● WHAT YOU NEED TO DO:
Extract all of the entries and give them again, word for word.

● DATA ROWS:
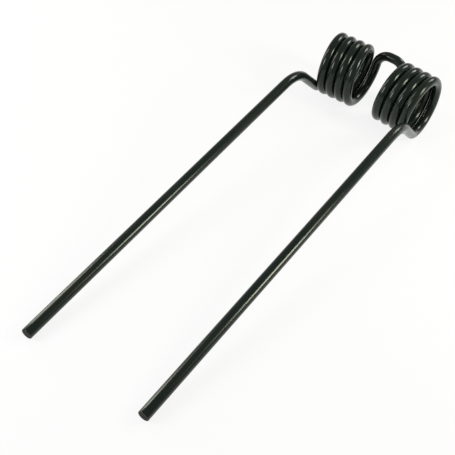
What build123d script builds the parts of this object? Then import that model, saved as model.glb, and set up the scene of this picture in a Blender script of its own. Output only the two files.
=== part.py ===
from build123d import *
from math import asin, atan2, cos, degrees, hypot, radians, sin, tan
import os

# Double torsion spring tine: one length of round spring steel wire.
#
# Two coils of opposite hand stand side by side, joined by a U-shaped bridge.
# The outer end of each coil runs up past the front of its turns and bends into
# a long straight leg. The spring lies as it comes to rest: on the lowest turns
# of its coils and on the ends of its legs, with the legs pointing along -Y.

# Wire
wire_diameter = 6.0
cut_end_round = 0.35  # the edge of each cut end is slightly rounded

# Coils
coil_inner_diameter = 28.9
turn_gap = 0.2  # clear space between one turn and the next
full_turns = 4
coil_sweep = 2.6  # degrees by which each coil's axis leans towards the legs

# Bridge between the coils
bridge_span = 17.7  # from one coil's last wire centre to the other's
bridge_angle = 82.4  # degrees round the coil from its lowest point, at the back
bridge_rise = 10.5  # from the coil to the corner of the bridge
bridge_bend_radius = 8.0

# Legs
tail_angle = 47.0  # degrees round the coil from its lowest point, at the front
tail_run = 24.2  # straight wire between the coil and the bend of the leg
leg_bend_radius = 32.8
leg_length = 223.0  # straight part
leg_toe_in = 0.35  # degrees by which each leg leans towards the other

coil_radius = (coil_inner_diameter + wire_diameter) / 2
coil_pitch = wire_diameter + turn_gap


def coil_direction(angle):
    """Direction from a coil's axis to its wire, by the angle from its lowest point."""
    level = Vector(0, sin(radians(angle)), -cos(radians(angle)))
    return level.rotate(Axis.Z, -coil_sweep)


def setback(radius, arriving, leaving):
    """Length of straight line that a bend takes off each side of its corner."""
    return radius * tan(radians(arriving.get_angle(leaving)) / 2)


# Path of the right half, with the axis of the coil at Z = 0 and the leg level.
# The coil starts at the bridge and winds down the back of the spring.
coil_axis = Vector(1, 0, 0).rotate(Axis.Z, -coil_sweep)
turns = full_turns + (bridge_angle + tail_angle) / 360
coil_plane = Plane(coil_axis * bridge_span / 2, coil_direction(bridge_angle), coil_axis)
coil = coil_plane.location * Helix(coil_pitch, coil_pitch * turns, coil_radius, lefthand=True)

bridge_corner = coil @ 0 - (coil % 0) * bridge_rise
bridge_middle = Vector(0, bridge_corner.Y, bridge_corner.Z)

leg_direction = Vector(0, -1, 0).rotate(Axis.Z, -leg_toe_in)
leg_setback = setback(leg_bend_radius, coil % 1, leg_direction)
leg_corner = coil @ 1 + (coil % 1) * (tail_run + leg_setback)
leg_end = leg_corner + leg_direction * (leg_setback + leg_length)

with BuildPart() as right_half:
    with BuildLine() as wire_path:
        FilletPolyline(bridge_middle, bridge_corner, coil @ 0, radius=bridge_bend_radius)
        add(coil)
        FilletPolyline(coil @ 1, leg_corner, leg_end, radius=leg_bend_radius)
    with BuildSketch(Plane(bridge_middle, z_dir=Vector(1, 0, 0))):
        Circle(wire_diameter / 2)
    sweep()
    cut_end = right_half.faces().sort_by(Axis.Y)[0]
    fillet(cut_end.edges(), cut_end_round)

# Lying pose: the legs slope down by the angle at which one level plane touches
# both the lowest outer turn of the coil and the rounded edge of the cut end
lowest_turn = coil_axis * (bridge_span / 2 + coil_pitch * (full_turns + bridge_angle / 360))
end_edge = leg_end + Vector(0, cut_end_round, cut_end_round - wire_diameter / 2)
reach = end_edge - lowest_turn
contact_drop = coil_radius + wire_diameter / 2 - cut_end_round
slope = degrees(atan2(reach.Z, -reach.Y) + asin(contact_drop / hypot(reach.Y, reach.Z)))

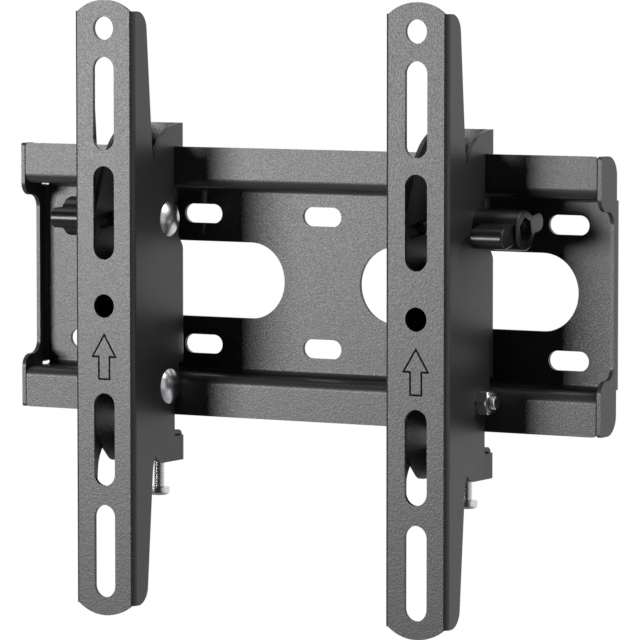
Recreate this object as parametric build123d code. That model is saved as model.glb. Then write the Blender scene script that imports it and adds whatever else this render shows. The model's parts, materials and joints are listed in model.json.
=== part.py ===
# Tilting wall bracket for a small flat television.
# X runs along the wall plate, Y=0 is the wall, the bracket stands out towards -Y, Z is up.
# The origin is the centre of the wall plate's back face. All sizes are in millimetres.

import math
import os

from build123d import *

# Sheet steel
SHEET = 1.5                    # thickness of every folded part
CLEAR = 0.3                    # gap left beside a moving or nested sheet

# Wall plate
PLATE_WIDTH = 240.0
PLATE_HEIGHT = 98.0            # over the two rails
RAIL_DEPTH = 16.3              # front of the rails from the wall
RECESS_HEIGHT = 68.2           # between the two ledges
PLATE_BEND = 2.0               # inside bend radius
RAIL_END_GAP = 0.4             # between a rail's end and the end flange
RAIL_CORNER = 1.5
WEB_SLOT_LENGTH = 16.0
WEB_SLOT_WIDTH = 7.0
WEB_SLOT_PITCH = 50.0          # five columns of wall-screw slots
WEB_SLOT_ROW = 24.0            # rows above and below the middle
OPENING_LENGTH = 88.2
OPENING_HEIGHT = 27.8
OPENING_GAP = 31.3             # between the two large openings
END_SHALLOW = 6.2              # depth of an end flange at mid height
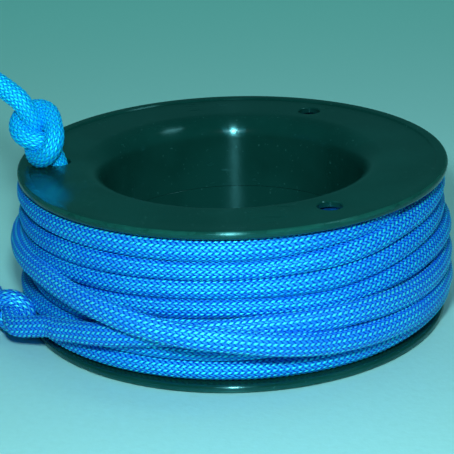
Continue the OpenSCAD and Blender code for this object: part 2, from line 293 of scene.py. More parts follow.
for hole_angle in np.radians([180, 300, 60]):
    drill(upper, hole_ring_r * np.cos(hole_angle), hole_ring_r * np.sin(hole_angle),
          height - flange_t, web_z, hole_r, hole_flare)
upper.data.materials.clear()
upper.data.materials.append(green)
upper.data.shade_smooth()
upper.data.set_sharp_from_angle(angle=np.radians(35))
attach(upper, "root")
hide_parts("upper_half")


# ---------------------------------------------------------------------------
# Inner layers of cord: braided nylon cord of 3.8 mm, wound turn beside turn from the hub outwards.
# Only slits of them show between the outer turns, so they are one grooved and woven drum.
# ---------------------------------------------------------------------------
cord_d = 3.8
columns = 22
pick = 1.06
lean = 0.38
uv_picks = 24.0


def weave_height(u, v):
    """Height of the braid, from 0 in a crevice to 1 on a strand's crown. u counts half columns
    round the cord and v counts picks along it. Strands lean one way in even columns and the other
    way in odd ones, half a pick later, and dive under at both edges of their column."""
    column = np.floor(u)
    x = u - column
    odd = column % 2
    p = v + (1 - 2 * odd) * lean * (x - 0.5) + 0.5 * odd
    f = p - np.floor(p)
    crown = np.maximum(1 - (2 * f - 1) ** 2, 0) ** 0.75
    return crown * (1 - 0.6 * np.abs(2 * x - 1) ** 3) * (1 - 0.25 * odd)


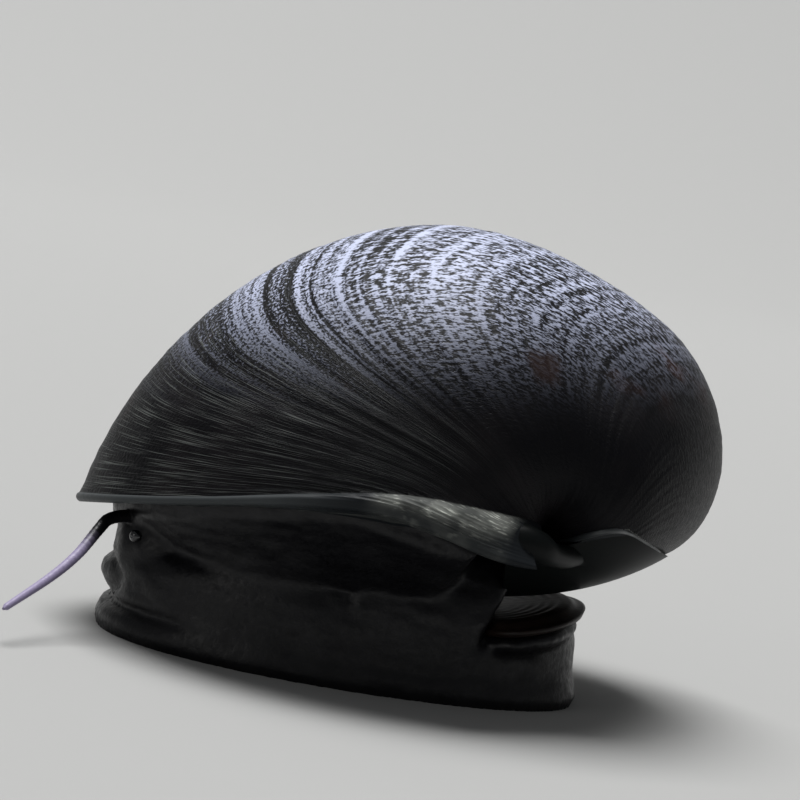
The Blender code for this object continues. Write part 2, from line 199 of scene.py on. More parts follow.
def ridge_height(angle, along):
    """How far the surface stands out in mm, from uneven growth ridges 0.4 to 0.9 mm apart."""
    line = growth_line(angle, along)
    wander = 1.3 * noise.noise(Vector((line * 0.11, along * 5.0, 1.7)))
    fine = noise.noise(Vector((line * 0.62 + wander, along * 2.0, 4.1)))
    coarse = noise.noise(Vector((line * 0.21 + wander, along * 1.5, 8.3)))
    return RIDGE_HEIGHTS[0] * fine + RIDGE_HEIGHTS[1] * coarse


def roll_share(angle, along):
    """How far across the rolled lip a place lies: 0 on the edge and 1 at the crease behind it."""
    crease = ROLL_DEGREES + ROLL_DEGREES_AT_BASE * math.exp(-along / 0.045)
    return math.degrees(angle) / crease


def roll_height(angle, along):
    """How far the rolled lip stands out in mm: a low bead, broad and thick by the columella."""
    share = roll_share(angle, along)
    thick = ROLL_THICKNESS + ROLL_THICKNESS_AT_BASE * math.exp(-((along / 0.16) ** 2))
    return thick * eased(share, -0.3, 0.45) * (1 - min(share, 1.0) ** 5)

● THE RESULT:
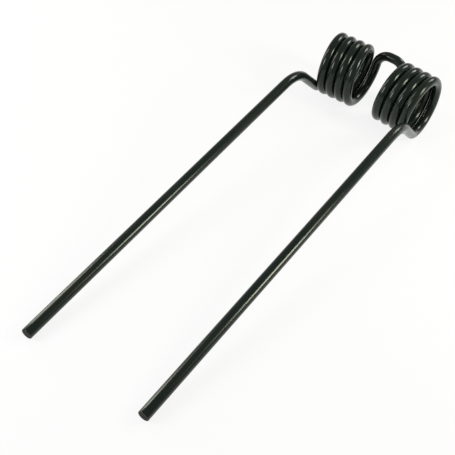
What build123d script builds the parts of this object? Then import that model, saved as model.glb, and set up the scene of this picture in a Blender script of its own. Output only the two files.
=== part.py ===
from build123d import *
from math import asin, atan2, cos, degrees, hypot, radians, sin, tan
import os

# Double torsion spring tine: one length of round spring steel wire.
#
# Two coils of opposite hand stand side by side, joined by a U-shaped bridge.
# The outer end of each coil runs up past the front of its turns and bends into
# a long straight leg. The spring lies as it comes to rest: on the lowest turns
# of its coils and on the ends of its legs, with the legs pointing along -Y.

# Wire
wire_diameter = 6.0
cut_end_round = 0.35  # the edge of each cut end is slightly rounded

# Coils
coil_inner_diameter = 28.9
turn_gap = 0.2  # clear space between one turn and the next
full_turns = 4
coil_sweep = 2.6  # degrees by which each coil's axis leans towards the legs

# Bridge between the coils
bridge_span = 17.7  # from one coil's last wire centre to the other's
bridge_angle = 82.4  # degrees round the coil from its lowest point, at the back
bridge_rise = 10.5  # from the coil to the corner of the bridge
bridge_bend_radius = 8.0

# Legs
tail_angle = 47.0  # degrees round the coil from its lowest point, at the front
tail_run = 24.2  # straight wire between the coil and the bend of the leg
leg_bend_radius = 32.8
leg_length = 223.0  # straight part
leg_toe_in = 0.35  # degrees by which each leg leans towards the other

coil_radius = (coil_inner_diameter + wire_diameter) / 2
coil_pitch = wire_diameter + turn_gap


def coil_direction(angle):
    """Direction from a coil's axis to its wire, by the angle from its lowest point."""
    level = Vector(0, sin(radians(angle)), -cos(radians(angle)))
    return level.rotate(Axis.Z, -coil_sweep)


def setback(radius, arriving, leaving):
    """Length of straight line that a bend takes off each side of its corner."""
    return radius * tan(radians(arriving.get_angle(leaving)) / 2)


# Path of the right half, with the axis of the coil at Z = 0 and the leg level.
# The coil starts at the bridge and winds down the back of the spring.
coil_axis = Vector(1, 0, 0).rotate(Axis.Z, -coil_sweep)
turns = full_turns + (bridge_angle + tail_angle) / 360
coil_plane = Plane(coil_axis * bridge_span / 2, coil_direction(bridge_angle), coil_axis)
coil = coil_plane.location * Helix(coil_pitch, coil_pitch * turns, coil_radius, lefthand=True)

bridge_corner = coil @ 0 - (coil % 0) * bridge_rise
bridge_middle = Vector(0, bridge_corner.Y, bridge_corner.Z)

leg_direction = Vector(0, -1, 0).rotate(Axis.Z, -leg_toe_in)
leg_setback = setback(leg_bend_radius, coil % 1, leg_direction)
leg_corner = coil @ 1 + (coil % 1) * (tail_run + leg_setback)
leg_end = leg_corner + leg_direction * (leg_setback + leg_length)

with BuildPart() as right_half:
    with BuildLine() as wire_path:
        FilletPolyline(bridge_middle, bridge_corner, coil @ 0, radius=bridge_bend_radius)
        add(coil)
        FilletPolyline(coil @ 1, leg_corner, leg_end, radius=leg_bend_radius)
    with BuildSketch(Plane(bridge_middle, z_dir=Vector(1, 0, 0))):
        Circle(wire_diameter / 2)
    sweep()
    cut_end = right_half.faces().sort_by(Axis.Y)[0]
    fillet(cut_end.edges(), cut_end_round)

# Lying pose: the legs slope down by the angle at which one level plane touches
# both the lowest outer turn of the coil and the rounded edge of the cut end
lowest_turn = coil_axis * (bridge_span / 2 + coil_pitch * (full_turns + bridge_angle / 360))
end_edge = leg_end + Vector(0, cut_end_round, cut_end_round - wire_diameter / 2)
reach = end_edge - lowest_turn
contact_drop = coil_radius + wire_diameter / 2 - cut_end_round
slope = degrees(atan2(reach.Z, -reach.Y) + asin(contact_drop / hypot(reach.Y, reach.Z)))

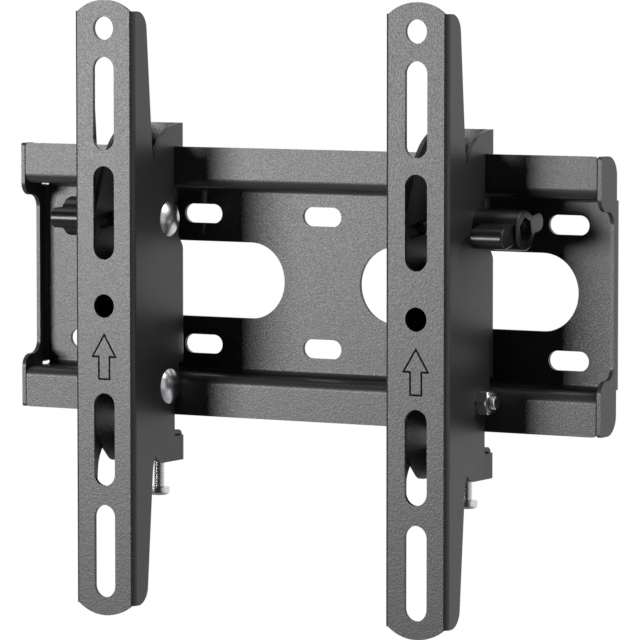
Recreate this object as parametric build123d code. That model is saved as model.glb. Then write the Blender scene script that imports it and adds whatever else this render shows. The model's parts, materials and joints are listed in model.json.
=== part.py ===
# Tilting wall bracket for a small flat television.
# X runs along the wall plate, Y=0 is the wall, the bracket stands out towards -Y, Z is up.
# The origin is the centre of the wall plate's back face. All sizes are in millimetres.

import math
import os

from build123d import *

# Sheet steel
SHEET = 1.5                    # thickness of every folded part
CLEAR = 0.3                    # gap left beside a moving or nested sheet

# Wall plate
PLATE_WIDTH = 240.0
PLATE_HEIGHT = 98.0            # over the two rails
RAIL_DEPTH = 16.3              # front of the rails from the wall
RECESS_HEIGHT = 68.2           # between the two ledges
PLATE_BEND = 2.0               # inside bend radius
RAIL_END_GAP = 0.4             # between a rail's end and the end flange
RAIL_CORNER = 1.5
WEB_SLOT_LENGTH = 16.0
WEB_SLOT_WIDTH = 7.0
WEB_SLOT_PITCH = 50.0          # five columns of wall-screw slots
WEB_SLOT_ROW = 24.0            # rows above and below the middle
OPENING_LENGTH = 88.2
OPENING_HEIGHT = 27.8
OPENING_GAP = 31.3             # between the two large openings
END_SHALLOW = 6.2              # depth of an end flange at mid height
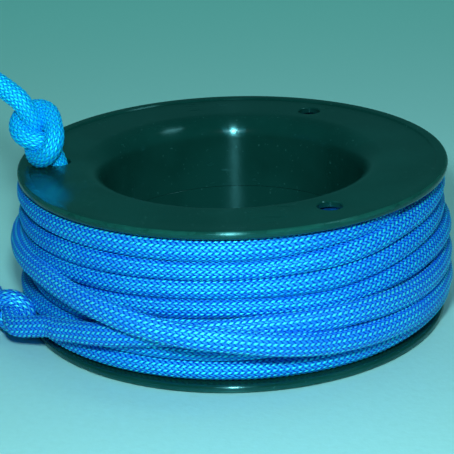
Continue the OpenSCAD and Blender code for this object: part 2, from line 293 of scene.py. More parts follow.
for hole_angle in np.radians([180, 300, 60]):
    drill(upper, hole_ring_r * np.cos(hole_angle), hole_ring_r * np.sin(hole_angle),
          height - flange_t, web_z, hole_r, hole_flare)
upper.data.materials.clear()
upper.data.materials.append(green)
upper.data.shade_smooth()
upper.data.set_sharp_from_angle(angle=np.radians(35))
attach(upper, "root")
hide_parts("upper_half")


# ---------------------------------------------------------------------------
# Inner layers of cord: braided nylon cord of 3.8 mm, wound turn beside turn from the hub outwards.
# Only slits of them show between the outer turns, so they are one grooved and woven drum.
# ---------------------------------------------------------------------------
cord_d = 3.8
columns = 22
pick = 1.06
lean = 0.38
uv_picks = 24.0


def weave_height(u, v):
    """Height of the braid, from 0 in a crevice to 1 on a strand's crown. u counts half columns
    round the cord and v counts picks along it. Strands lean one way in even columns and the other
    way in odd ones, half a pick later, and dive under at both edges of their column."""
    column = np.floor(u)
    x = u - column
    odd = column % 2
    p = v + (1 - 2 * odd) * lean * (x - 0.5) + 0.5 * odd
    f = p - np.floor(p)
    crown = np.maximum(1 - (2 * f - 1) ** 2, 0) ** 0.75
    return crown * (1 - 0.6 * np.abs(2 * x - 1) ** 3) * (1 - 0.25 * odd)


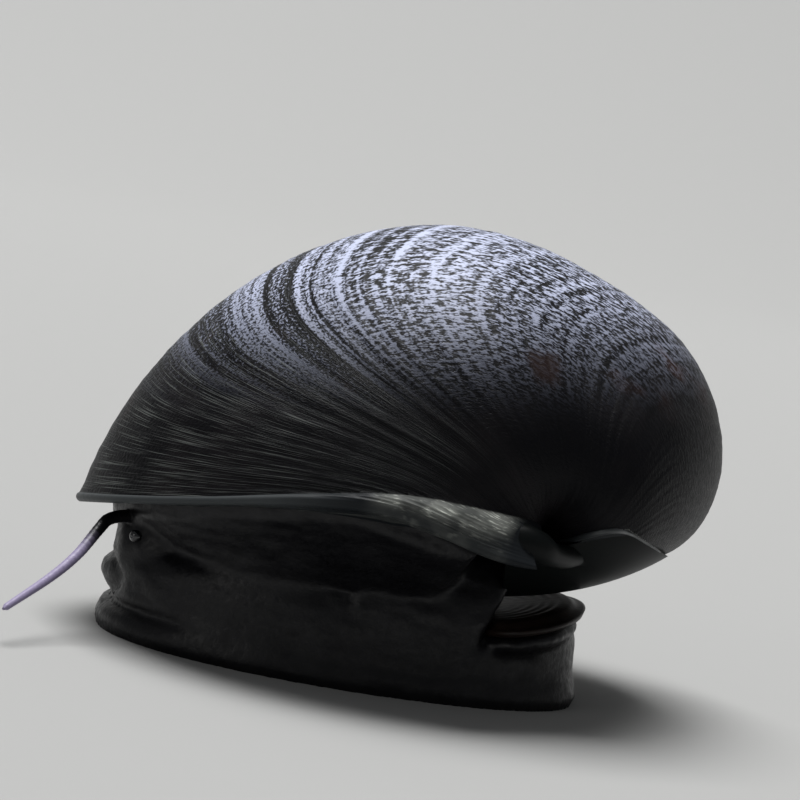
The Blender code for this object continues. Write part 2, from line 199 of scene.py on. More parts follow.
def ridge_height(angle, along):
    """How far the surface stands out in mm, from uneven growth ridges 0.4 to 0.9 mm apart."""
    line = growth_line(angle, along)
    wander = 1.3 * noise.noise(Vector((line * 0.11, along * 5.0, 1.7)))
    fine = noise.noise(Vector((line * 0.62 + wander, along * 2.0, 4.1)))
    coarse = noise.noise(Vector((line * 0.21 + wander, along * 1.5, 8.3)))
    return RIDGE_HEIGHTS[0] * fine + RIDGE_HEIGHTS[1] * coarse


def roll_share(angle, along):
    """How far across the rolled lip a place lies: 0 on the edge and 1 at the crease behind it."""
    crease = ROLL_DEGREES + ROLL_DEGREES_AT_BASE * math.exp(-along / 0.045)
    return math.degrees(angle) / crease


def roll_height(angle, along):
    """How far the rolled lip stands out in mm: a low bead, broad and thick by the columella."""
    share = roll_share(angle, along)
    thick = ROLL_THICKNESS + ROLL_THICKNESS_AT_BASE * math.exp(-((along / 0.16) ** 2))
    return thick * eased(share, -0.3, 0.45) * (1 - min(share, 1.0) ** 5)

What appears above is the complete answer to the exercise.